My car radio is preset to country music.
This has not always been true. When I was a teen, I listened to rock and roll, of course. I still like the Beatles and Eagles and Moody Blues and the nostalgia I feel when I hear their music. But country music back in my younger years was more country-western, and I didn’t like the twang of the steel guitar.
Today’s country music isn’t just a guitar and fiddle. Some country artists have full orchestras behind them. There’s a great beat, whether it’s for a slow dance or fun arm swinging, head bobbing, toe tapping energy.
What I really love about country music is the story. Most songs aren’t just pete and repeat. I know, if you play a country song backwards the singer gets his wife back, his pickup back, and his dog back, but there’s more to it than that.
Country songs identify some universal emotion. Heartbreak, hope, sorrow, joy. It’s in the words and the passion in the singer’s voice.
There’s some philosophy, too. The romantic regret of Alfred Lord Tennyson’s “’Tis better to have loved and lost than never to have loved at all” is reflected in
“Even if I knew you’d be my best and worst mistake
Girl, I’d still make it with you
Over and over, again and again
Even though we break up in the end.”
(Songwriters: Chase McGill, Jessie Jo Dillon, Jon Nite)
or
“I don’t know about tomorrow
Right now the whole world is right
And the memory of a day like today
Can get you through the rest of your life.”
(Songwriters: Charles DuBois, Ashley Gorley, Brad Paisley)
Male points of view are heavy in country music; few female voices crack the top 10 charts. I have a theory about that. Romance novels are mostly read by women, and they are dense with women’s emotions. Country songs even the score by giving male feelings. The songs have their tropes—drinking, trucks, fishing, hookups—but there are reasons we have tropes and clichés. They strum a universal chord.
Country songwriters are clever poets playing with words. I’ve been listening to country as I write these thoughts. Heart Break is two words in a song about taking time out from love by Lady Antebellum (Songwriters: Jesse Frasure, Nicolle Anne Galyon, Hillary Scott, Dave Haywood, Charles Kelley). A man contemplating an affair sees his ring ‘on the other hand,’ as sung by Randy Travis (Songwriters: Don Schlitz, Paul Overstreet). “If I said you had a beautiful body, would you hold it against me?” was written by David Bellamy.

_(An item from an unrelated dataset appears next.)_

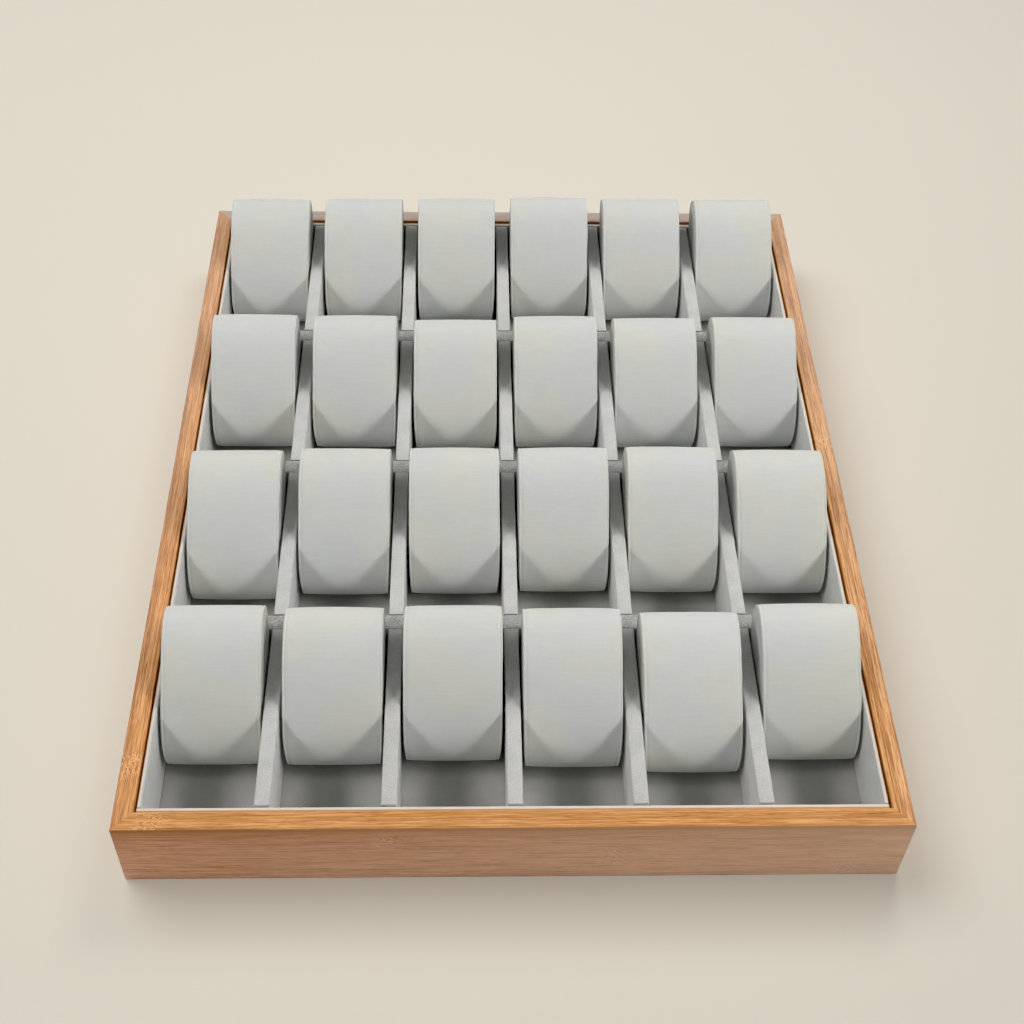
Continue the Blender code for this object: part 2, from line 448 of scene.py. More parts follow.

A song that resonates with me right now has the line “When was the last time you tried something for the first time?” (Songwriters: Darius C. Rucker, Travis Hill, Derek George). I’m older than I was in my Beatle days, but I’m still curious about the world. Me? Wild and crazy? Unlikely… but willing to try something new? Why not?
I asked my sister, who also appreciates country music, to give me examples of fun lines she likes.
“The girls all get prettier at closing time.” (Songwriter: Baker Knight)
“…I’m the only hell my mama ever raised.” (Songwriters: Bobby Borchers, Mack Vickery, Wayne Kemp)
“Girl, you ain’t much fun since I stopped drinkin’.” (Songwriters: Carl Reber Goff Jr., Toby Keith)
“She’s got the rhythm and I’ve got the blues.” (Songwriters: Gary Stefan Harrison, Dennis W. Morgan, Randy Jackson, David Conrad)
Remember a humorous or poignant line of a country song?